So here we are once again watching another rerun of Peppa’s first outback cricket game, which ends with a six into the lone tree on an endless plain. Is that the Nullarbor? Only, the tree holds an unlikely koala and a possibly displaced but friendly platypus drops in. Then there’s Mummy Kangaroo the marine biologist who finishes a day’s work on the (Great Barrier) reef by salvaging treasure. I’m not sure what Daddy Kangaroo does, but he’s a dab hand at the BBQ and a mean surfer. What a bloke! There’s some (mandatory) boomerang tossing and Kylie lives close enough to the sea to get some surfing in.

I must say that Peppa does justice to her brief sojourn Down Under. I do feel though like I’ve just had a walking tour through Australia the Gift.

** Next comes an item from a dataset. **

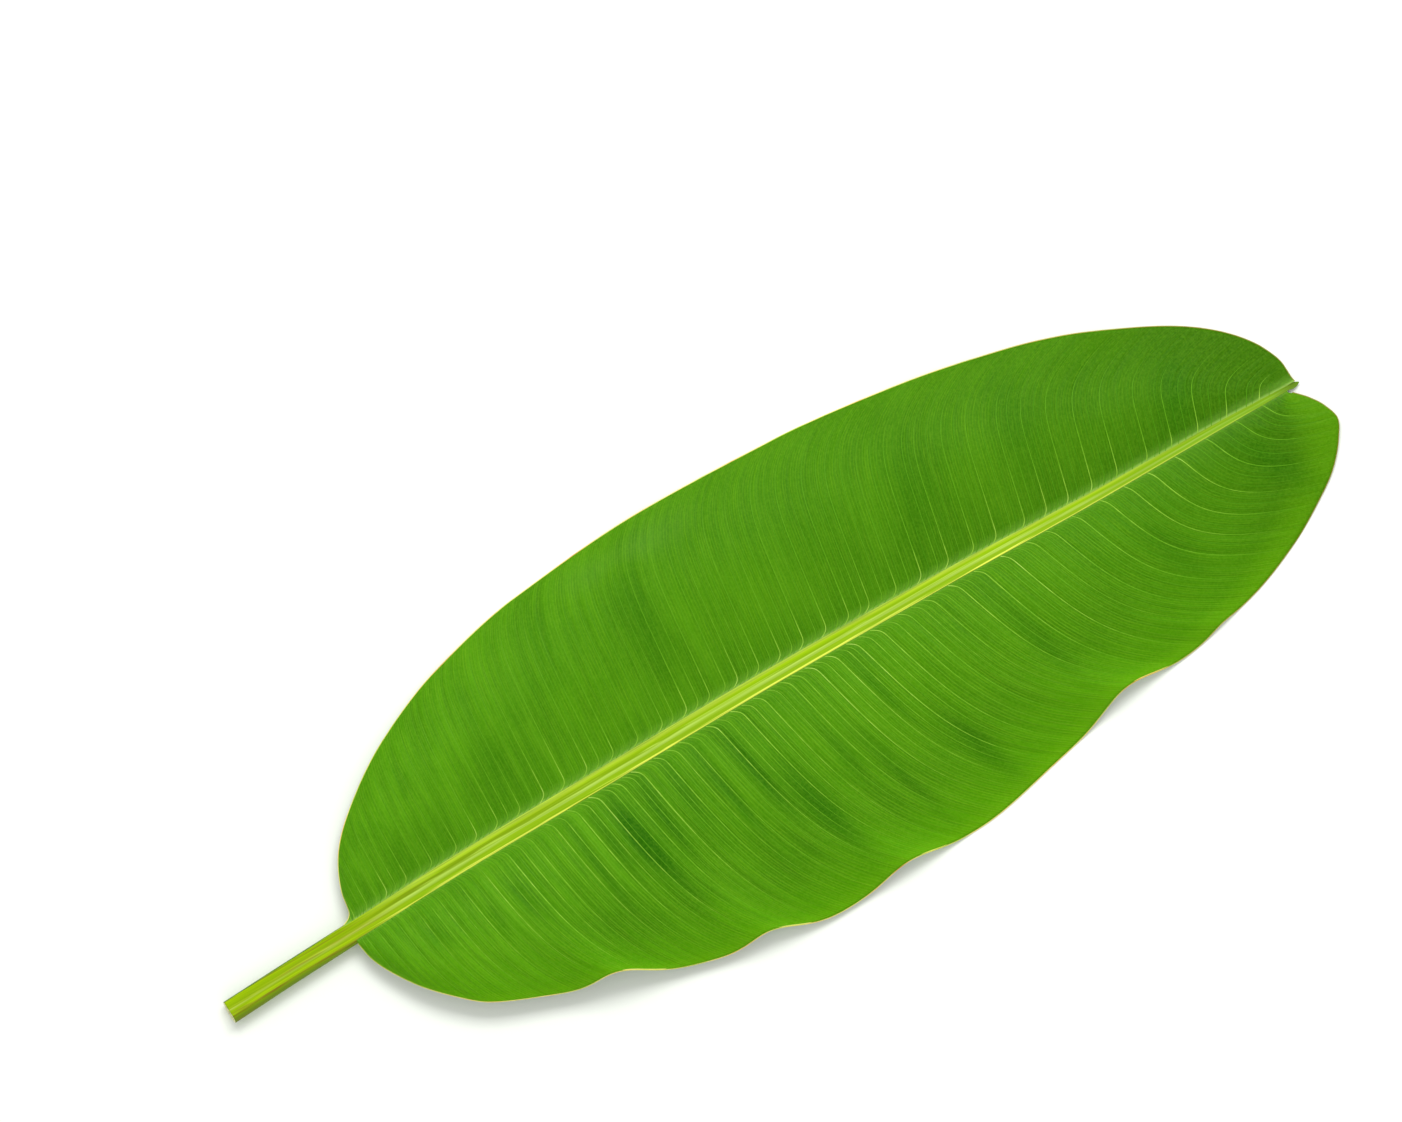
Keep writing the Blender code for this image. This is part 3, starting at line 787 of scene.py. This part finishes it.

Peppa’s Australia lies somewhere between rural Queensland and the Northern Territory, I reckon but I haven’t quite figured out where. Well, we are a country that’s a continent.

So let’s take stock. Kangaroos and koalas? Check. Not sure why the former are human-like and the latter not. Platypus and boomerang? Check. Game of cricket (read the Ashes)? Check. Indigenous Australian neighbours, footy matches, and (in the light of the current news headlines) dual citizenships. Well, perhaps not for a viewer of the children’s channel, ABC3.